The story of an empty tomb without (explicit) appearances makes for a curious contrast with the other earliest witness to the resurrection—Paul—who conversely lists appearances without quite mentioning the tomb (1 Cor 15). A number of scholars have preferred this Pauline version of the resurrection message as more fundamental, partly because it is probably somewhat older, but also because of its on personal encounters rather than on “evidence” such as a missing body.
The differences are real, but the tension can be over-read. Mark assumes appearances of the risen Jesus, even if we do not read about them. Paul for that matter recites, in what sounds like a credal formula, that Christ “died for our sins in accordance with the scriptures, and that he was buried, and that he was raised on the third day in accordance with the scriptures” (1 Cor 15:3-4). So there actually was a tomb for Paul, but it was no longer significant once Jesus was raised. Here—as in Mark—what is not said might actually be important to note, so we understand the importance of what is said.
And while the tomb story is clearly foregrounded in Mark, this—and all the Gospels—fail or refuse to narrate a “resurrection” in the sense that some would like. That is, there is no account of Jesus standing up and walking out—we read instead of the consequences. Even when these include the empty state of the tomb as well as the transformed people, the Gospel authors are all clearly focussed on the impact of these events, not on the sort of dubious apologetics that confuse an event being true with it being “proven.” This aligns closely with Paul’s understanding.
Paul’s and Mark’s approaches to the resurrection thus have in common a sense that the resurrection is both a divine act of cosmic significance and a personal one whose impact is shaped by specific relationships. They tell the stories not to narrate events, but to invite discipleship.
In Mark of course the impact of this resurrection story does not sound like discipleship, at least as we want to imagine it, but is literally fear and amazement, which will be baffling at least initially. It is important to remember we are reading Mark, where this sort of reaction has been characteristic of the followers of Jesus throughout. The motif of fear in Mark is related to understanding Jesus; while not wholly adequate, fear, amazement, reflects how the power of God is discerned at work, and not to fear would have suggested this was less a manifestation of God’s presence and power than (say) the Transfiguration or acts of Jesus that had provoked the same response.
This however does not seem to be the last word; the same paradox that allows the story of silent women to be told allows the possibility that fear is turned into joy. The message of the young man (or angel3) helps suggest how. The appearance of Jesus, according to this message, seems to be more than statement that he is alive again. As for Paul, how he is alive matters very much; and in this case the question of how is also one of where.
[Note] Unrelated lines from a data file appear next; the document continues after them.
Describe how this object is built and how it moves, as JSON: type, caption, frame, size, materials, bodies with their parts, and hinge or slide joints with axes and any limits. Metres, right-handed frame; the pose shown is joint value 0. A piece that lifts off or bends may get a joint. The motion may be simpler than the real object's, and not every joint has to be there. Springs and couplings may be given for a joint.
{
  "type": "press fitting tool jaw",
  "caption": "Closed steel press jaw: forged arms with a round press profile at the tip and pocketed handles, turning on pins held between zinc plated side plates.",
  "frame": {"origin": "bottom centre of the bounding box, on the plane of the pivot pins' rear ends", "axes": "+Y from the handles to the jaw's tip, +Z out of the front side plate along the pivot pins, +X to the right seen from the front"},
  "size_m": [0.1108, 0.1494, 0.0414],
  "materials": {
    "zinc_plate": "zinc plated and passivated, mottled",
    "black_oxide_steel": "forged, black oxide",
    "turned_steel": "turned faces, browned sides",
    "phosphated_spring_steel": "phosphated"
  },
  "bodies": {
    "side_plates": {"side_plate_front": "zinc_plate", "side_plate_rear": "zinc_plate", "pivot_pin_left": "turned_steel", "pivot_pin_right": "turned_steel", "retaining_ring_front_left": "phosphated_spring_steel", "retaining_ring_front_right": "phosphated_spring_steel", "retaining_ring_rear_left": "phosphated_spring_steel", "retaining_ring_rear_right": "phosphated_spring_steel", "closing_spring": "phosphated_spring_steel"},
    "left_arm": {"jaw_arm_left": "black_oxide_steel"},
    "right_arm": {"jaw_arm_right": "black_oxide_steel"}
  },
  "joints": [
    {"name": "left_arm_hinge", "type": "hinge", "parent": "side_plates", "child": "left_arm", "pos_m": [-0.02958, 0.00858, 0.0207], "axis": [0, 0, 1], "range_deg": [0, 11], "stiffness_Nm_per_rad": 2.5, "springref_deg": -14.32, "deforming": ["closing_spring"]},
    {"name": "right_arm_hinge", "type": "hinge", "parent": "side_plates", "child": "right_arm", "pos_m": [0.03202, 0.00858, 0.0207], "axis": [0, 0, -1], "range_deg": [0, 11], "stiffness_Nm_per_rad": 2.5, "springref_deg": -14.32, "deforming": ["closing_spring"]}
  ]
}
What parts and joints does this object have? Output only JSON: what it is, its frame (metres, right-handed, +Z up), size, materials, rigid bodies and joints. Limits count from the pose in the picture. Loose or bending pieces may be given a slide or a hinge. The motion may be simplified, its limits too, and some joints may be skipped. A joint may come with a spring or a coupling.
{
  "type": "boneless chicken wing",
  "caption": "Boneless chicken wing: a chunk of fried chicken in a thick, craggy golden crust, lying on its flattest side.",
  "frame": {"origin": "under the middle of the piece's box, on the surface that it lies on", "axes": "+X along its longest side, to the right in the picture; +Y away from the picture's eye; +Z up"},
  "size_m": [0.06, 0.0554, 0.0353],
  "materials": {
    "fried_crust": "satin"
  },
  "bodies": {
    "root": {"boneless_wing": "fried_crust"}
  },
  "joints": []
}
Throughout this Gospel the significance of place has come up again and again; its most basic expression is the two-fold division of the Gospel into Jesus’ ministry in Galilee, and his fateful journey to Jerusalem. In the countryside, he has been welcomed and recognized (if not fully or adequately), while in the seat of power he has been rejected and killed. The instruction to the disciples to go to Galilee is thus not merely a set of geographical directions, but of theological ones.
Jesus has been raised, Mark tells us, to the same commitment he had shown to the poor and marginalized, who accepted his reign without knowing fully what it meant. Now however its real meaning can be grasped, but a journey is needed to do so. While the apparent end of the Gospel is absence, silence, and fear, the implicit end is proclamation, joy, and Jesus’s presence. Yet these are not to be found merely by recognition that there was an Easter event. Rather they are found by seeking the unfinished ending, and traveling to make it our own. Belief in his rising is one thing—Mark however suggests that the risen one is to be found not in the witness of the empty tomb, but in Galilee: “there you will see him, as he told you” (v.7).
The General Convention of TEC updated the Standard Book of Common Prayer in 2015 to provide for different readings at the Vigil in each of the three years of the cycle, as in the Roman and Revised Common Lectionaries.
Adela Yarbro Collins. Mark: A Commentary. Hermeneia. Minneapolis, MN: Fortress Press, 2007, 797-99.
The vague reference to a “young man” is typical of such appearances. See Vincent Taylor, The Gospel According to St.Mark: The Greek Text with Introduction, Notes, and Indexes. London: Macmillan, 1959, 606.
"They tell the stories not to narrate events, but to invite discipleship." I will be sitting with this phrase for a while. Thank you for the focus on discipleship not apologetics. I feel like we miss the point of the story when we focus on proving whether it happened.
This year, for the second time in 15 Easter sermons, I am again preaching on Mark. This is very helpful. Thank you and blessed Easter!